_MATERIALS PROVIDED_
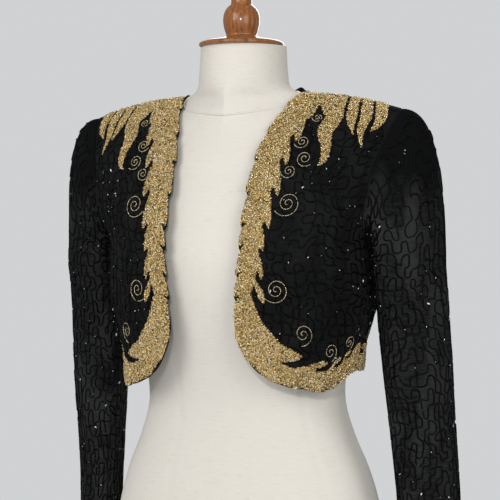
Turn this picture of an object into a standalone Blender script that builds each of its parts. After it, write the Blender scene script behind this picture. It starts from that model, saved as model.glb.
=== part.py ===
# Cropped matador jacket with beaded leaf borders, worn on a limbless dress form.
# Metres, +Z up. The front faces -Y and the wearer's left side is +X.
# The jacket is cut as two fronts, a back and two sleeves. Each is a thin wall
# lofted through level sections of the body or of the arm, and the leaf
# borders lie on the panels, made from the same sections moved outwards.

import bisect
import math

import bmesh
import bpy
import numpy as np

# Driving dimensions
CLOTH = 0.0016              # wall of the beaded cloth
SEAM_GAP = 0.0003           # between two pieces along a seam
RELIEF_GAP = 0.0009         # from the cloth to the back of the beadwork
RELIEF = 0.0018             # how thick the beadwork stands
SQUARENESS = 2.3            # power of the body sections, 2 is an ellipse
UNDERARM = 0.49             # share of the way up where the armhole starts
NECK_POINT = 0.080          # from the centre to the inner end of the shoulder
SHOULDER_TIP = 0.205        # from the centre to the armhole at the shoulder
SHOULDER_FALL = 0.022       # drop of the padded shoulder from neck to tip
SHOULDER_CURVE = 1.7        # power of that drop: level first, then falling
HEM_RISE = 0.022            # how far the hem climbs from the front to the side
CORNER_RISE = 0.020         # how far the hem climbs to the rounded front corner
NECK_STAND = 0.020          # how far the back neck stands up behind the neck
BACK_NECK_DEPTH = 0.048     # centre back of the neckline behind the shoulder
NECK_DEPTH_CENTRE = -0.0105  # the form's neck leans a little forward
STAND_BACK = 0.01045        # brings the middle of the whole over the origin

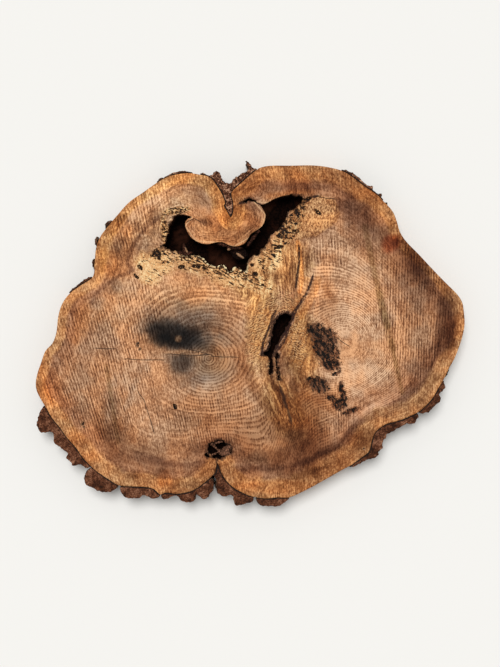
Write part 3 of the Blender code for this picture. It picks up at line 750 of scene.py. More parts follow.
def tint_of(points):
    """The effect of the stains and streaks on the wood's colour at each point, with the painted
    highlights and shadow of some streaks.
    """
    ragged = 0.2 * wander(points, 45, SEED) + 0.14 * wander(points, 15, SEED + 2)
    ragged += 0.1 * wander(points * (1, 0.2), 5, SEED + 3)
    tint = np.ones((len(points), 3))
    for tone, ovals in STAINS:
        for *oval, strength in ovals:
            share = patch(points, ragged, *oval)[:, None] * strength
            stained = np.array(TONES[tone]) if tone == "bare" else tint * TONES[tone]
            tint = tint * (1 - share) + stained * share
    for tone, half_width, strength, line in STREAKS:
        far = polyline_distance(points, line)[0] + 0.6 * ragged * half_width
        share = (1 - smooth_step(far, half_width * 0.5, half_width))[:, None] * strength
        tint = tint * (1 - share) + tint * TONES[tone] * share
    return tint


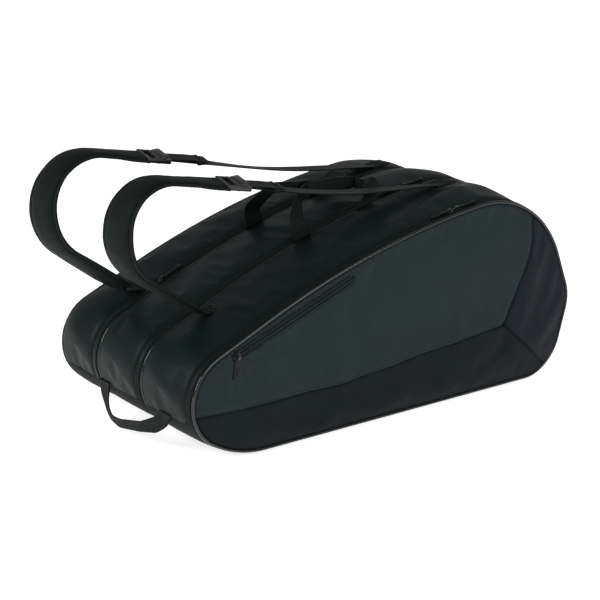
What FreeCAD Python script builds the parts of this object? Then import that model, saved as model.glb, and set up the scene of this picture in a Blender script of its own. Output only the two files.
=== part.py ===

_EXERCISE AIM_
Write out all of the records above exactly as they appear.

_EXERCISE SOLUTION_
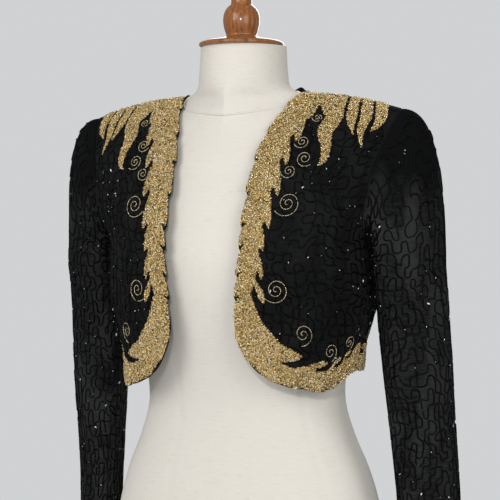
Turn this picture of an object into a standalone Blender script that builds each of its parts. After it, write the Blender scene script behind this picture. It starts from that model, saved as model.glb.
=== part.py ===
# Cropped matador jacket with beaded leaf borders, worn on a limbless dress form.
# Metres, +Z up. The front faces -Y and the wearer's left side is +X.
# The jacket is cut as two fronts, a back and two sleeves. Each is a thin wall
# lofted through level sections of the body or of the arm, and the leaf
# borders lie on the panels, made from the same sections moved outwards.

import bisect
import math

import bmesh
import bpy
import numpy as np

# Driving dimensions
CLOTH = 0.0016              # wall of the beaded cloth
SEAM_GAP = 0.0003           # between two pieces along a seam
RELIEF_GAP = 0.0009         # from the cloth to the back of the beadwork
RELIEF = 0.0018             # how thick the beadwork stands
SQUARENESS = 2.3            # power of the body sections, 2 is an ellipse
UNDERARM = 0.49             # share of the way up where the armhole starts
NECK_POINT = 0.080          # from the centre to the inner end of the shoulder
SHOULDER_TIP = 0.205        # from the centre to the armhole at the shoulder
SHOULDER_FALL = 0.022       # drop of the padded shoulder from neck to tip
SHOULDER_CURVE = 1.7        # power of that drop: level first, then falling
HEM_RISE = 0.022            # how far the hem climbs from the front to the side
CORNER_RISE = 0.020         # how far the hem climbs to the rounded front corner
NECK_STAND = 0.020          # how far the back neck stands up behind the neck
BACK_NECK_DEPTH = 0.048     # centre back of the neckline behind the shoulder
NECK_DEPTH_CENTRE = -0.0105  # the form's neck leans a little forward
STAND_BACK = 0.01045        # brings the middle of the whole over the origin

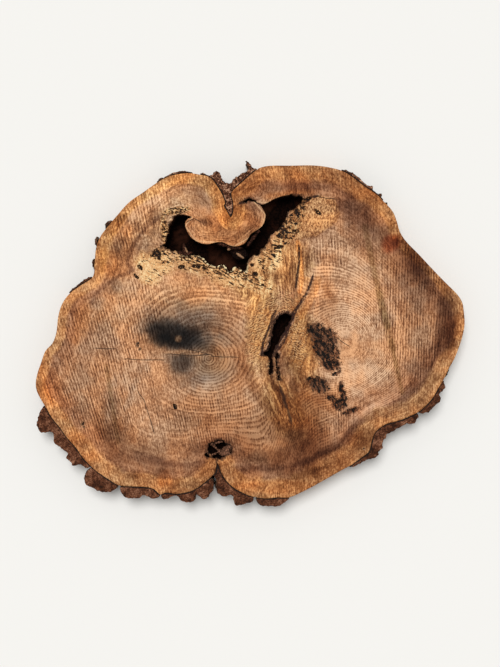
Write part 3 of the Blender code for this picture. It picks up at line 750 of scene.py. More parts follow.
def tint_of(points):
    """The effect of the stains and streaks on the wood's colour at each point, with the painted
    highlights and shadow of some streaks.
    """
    ragged = 0.2 * wander(points, 45, SEED) + 0.14 * wander(points, 15, SEED + 2)
    ragged += 0.1 * wander(points * (1, 0.2), 5, SEED + 3)
    tint = np.ones((len(points), 3))
    for tone, ovals in STAINS:
        for *oval, strength in ovals:
            share = patch(points, ragged, *oval)[:, None] * strength
            stained = np.array(TONES[tone]) if tone == "bare" else tint * TONES[tone]
            tint = tint * (1 - share) + stained * share
    for tone, half_width, strength, line in STREAKS:
        far = polyline_distance(points, line)[0] + 0.6 * ragged * half_width
        share = (1 - smooth_step(far, half_width * 0.5, half_width))[:, None] * strength
        tint = tint * (1 - share) + tint * TONES[tone] * share
    return tint


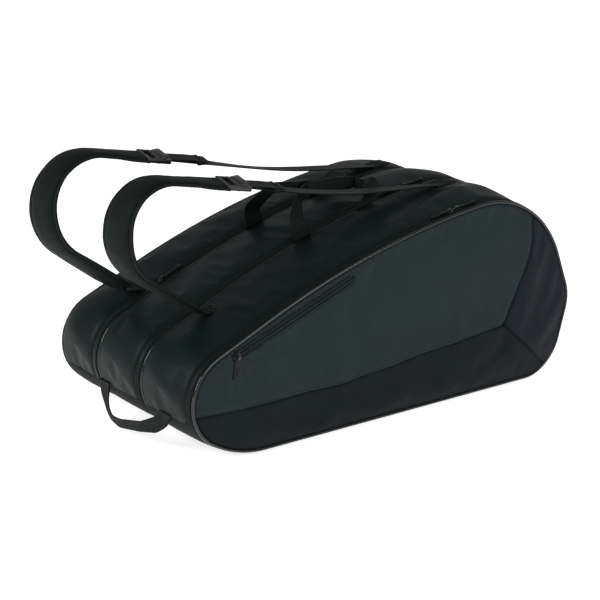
What FreeCAD Python script builds the parts of this object? Then import that model, saved as model.glb, and set up the scene of this picture in a Blender script of its own. Output only the two files.
=== part.py ===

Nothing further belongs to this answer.